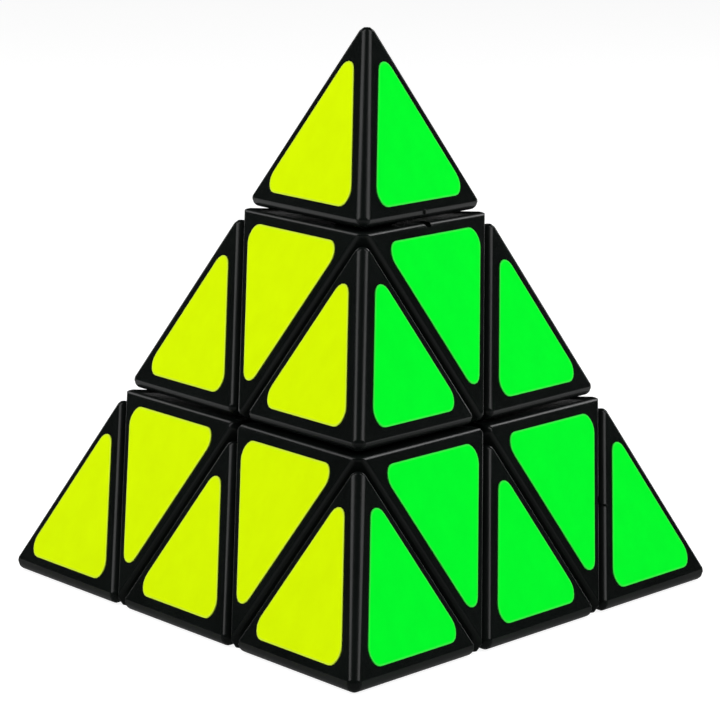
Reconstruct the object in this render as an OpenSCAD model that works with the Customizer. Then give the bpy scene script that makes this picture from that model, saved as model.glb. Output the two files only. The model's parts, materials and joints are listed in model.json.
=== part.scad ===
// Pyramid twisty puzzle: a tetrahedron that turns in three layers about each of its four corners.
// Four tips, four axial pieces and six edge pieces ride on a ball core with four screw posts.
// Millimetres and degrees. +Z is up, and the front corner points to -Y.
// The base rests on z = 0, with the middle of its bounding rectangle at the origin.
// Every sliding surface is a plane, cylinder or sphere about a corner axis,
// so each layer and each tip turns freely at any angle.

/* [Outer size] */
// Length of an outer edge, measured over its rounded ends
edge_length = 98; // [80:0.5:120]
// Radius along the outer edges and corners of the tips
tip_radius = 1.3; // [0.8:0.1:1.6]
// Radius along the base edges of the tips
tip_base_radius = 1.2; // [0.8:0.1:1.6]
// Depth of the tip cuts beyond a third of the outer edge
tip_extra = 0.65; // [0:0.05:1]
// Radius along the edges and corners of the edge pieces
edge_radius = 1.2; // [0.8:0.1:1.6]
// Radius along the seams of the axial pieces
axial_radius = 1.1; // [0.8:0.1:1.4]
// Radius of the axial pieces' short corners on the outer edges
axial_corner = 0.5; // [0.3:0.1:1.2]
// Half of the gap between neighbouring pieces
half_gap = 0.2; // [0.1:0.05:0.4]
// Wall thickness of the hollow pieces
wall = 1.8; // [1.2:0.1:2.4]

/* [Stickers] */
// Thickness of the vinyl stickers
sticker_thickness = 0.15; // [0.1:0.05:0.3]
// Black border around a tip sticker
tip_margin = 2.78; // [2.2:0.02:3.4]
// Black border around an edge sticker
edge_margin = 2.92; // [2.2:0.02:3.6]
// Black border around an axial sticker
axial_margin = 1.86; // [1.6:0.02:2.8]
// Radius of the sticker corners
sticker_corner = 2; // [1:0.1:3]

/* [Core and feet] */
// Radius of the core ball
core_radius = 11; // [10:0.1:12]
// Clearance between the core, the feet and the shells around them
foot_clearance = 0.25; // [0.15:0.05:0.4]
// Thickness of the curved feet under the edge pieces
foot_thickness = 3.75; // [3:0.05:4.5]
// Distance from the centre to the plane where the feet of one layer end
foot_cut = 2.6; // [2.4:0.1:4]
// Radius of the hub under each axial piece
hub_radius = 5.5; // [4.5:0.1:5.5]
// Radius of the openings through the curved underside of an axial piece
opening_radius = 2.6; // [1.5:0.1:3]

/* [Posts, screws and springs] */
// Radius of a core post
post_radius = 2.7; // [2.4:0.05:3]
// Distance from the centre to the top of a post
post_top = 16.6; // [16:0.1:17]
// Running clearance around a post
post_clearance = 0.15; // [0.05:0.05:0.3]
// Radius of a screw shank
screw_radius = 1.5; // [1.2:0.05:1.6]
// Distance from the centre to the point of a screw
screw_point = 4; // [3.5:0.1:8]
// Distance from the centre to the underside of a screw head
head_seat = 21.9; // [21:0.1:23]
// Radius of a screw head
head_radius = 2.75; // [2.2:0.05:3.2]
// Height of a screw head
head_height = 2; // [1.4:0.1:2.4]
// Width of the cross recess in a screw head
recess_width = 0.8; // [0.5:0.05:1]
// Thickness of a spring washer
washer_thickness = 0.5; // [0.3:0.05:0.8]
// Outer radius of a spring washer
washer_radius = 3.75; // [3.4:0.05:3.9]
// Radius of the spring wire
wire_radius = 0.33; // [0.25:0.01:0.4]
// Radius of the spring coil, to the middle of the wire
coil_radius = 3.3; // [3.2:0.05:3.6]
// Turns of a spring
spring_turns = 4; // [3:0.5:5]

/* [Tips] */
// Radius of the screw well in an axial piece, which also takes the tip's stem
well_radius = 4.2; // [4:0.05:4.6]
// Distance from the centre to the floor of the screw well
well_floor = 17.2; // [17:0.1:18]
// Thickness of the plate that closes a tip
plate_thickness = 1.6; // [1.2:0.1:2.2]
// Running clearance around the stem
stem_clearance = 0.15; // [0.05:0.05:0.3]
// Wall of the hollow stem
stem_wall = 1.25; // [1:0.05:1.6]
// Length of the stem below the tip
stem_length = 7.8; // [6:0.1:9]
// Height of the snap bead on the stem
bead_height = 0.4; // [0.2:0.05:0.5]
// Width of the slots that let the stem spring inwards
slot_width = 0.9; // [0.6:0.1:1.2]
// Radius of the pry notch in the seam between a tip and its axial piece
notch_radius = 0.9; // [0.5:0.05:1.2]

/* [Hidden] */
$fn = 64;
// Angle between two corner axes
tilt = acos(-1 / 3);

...

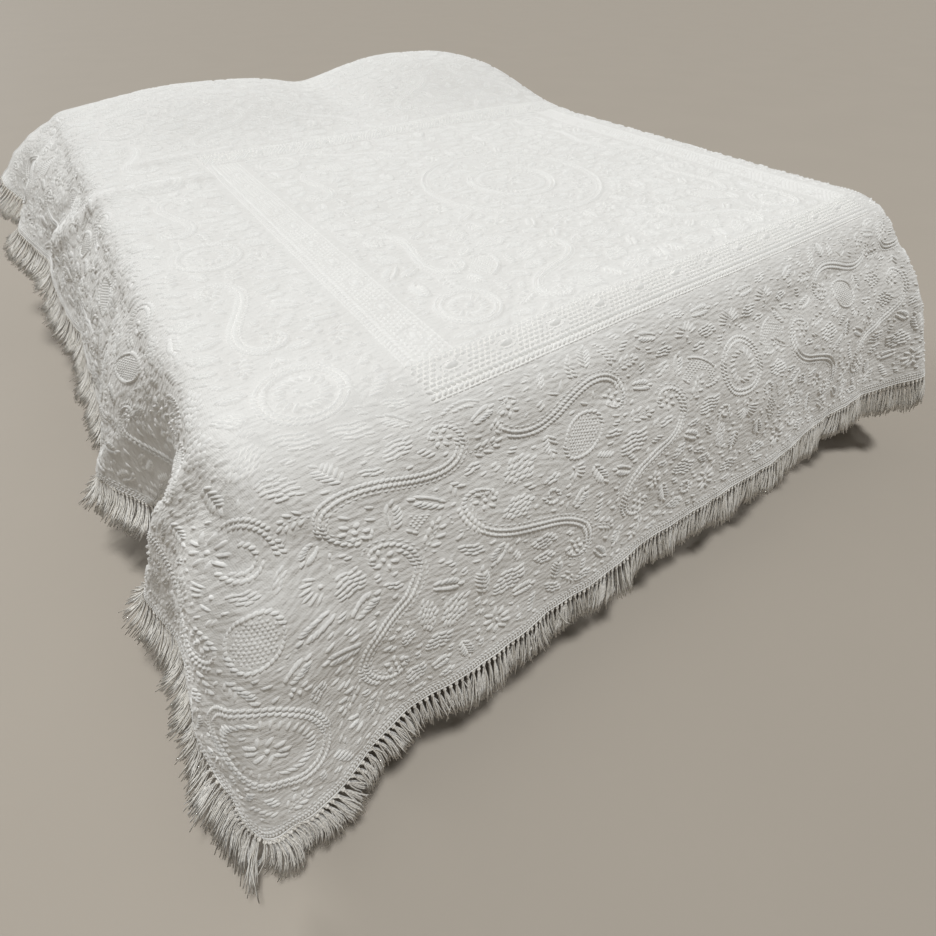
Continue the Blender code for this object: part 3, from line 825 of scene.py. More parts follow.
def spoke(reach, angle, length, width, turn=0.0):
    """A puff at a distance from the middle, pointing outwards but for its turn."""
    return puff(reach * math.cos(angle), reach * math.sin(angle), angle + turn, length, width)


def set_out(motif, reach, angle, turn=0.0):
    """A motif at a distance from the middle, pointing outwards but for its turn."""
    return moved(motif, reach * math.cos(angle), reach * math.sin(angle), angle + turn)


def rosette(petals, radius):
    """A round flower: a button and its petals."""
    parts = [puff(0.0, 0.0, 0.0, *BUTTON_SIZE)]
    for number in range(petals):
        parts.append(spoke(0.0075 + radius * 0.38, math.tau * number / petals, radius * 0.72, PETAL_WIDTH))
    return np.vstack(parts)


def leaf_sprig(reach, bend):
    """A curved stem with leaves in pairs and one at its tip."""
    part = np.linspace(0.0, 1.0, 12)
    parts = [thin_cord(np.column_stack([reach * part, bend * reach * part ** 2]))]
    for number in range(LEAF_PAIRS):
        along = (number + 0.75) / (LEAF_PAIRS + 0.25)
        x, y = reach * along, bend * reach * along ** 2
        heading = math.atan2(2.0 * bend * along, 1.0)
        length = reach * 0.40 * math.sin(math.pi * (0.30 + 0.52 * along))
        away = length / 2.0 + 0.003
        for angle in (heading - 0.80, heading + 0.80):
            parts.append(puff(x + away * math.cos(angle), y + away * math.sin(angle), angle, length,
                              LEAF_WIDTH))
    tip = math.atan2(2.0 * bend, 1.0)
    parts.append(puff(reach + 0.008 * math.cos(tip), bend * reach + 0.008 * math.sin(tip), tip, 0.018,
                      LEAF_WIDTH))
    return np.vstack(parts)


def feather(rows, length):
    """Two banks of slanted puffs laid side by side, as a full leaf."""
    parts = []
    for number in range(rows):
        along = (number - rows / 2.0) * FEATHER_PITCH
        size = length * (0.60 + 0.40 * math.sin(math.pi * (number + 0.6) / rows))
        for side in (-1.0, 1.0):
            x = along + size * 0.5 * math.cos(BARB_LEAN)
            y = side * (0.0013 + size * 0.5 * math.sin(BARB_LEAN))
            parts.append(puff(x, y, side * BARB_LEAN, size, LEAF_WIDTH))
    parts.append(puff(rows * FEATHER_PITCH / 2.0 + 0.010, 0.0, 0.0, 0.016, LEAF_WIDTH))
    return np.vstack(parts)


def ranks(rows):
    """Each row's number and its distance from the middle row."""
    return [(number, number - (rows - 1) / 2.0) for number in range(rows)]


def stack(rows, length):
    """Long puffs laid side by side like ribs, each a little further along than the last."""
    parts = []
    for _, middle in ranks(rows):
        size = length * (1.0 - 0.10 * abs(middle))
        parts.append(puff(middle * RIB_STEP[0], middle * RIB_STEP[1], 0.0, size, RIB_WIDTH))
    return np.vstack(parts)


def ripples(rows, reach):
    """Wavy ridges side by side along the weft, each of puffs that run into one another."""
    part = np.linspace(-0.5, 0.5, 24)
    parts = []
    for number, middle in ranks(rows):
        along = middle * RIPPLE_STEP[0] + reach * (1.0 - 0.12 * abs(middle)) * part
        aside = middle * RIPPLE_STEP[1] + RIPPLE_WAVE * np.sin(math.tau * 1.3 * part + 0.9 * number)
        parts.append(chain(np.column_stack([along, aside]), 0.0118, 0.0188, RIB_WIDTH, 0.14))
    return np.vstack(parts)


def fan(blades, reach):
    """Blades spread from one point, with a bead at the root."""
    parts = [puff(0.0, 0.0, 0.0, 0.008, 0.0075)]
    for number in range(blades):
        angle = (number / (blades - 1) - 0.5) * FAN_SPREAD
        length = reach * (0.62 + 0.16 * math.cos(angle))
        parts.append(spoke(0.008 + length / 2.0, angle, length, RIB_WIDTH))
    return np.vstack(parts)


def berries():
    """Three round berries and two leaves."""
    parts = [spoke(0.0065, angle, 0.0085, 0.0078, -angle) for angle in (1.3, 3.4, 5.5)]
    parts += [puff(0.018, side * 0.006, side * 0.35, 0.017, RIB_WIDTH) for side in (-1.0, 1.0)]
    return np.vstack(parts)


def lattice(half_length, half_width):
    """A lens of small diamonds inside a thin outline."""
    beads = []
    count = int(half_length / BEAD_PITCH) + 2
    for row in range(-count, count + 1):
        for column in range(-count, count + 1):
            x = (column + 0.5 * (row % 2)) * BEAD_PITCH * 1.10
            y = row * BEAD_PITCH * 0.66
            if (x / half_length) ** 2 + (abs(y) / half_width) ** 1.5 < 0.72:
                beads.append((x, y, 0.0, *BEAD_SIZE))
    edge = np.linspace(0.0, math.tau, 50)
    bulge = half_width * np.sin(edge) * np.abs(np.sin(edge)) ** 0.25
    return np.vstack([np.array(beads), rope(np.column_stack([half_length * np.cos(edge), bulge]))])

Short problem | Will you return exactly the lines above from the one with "Reconstruct the object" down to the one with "at any angle.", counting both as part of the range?

Worked solution |
Reconstruct the object in this render as an OpenSCAD model that works with the Customizer. Then give the bpy scene script that makes this picture from that model, saved as model.glb. Output the two files only. The model's parts, materials and joints are listed in model.json.
=== part.scad ===
// Pyramid twisty puzzle: a tetrahedron that turns in three layers about each of its four corners.
// Four tips, four axial pieces and six edge pieces ride on a ball core with four screw posts.
// Millimetres and degrees. +Z is up, and the front corner points to -Y.
// The base rests on z = 0, with the middle of its bounding rectangle at the origin.
// Every sliding surface is a plane, cylinder or sphere about a corner axis,
// so each layer and each tip turns freely at any angle.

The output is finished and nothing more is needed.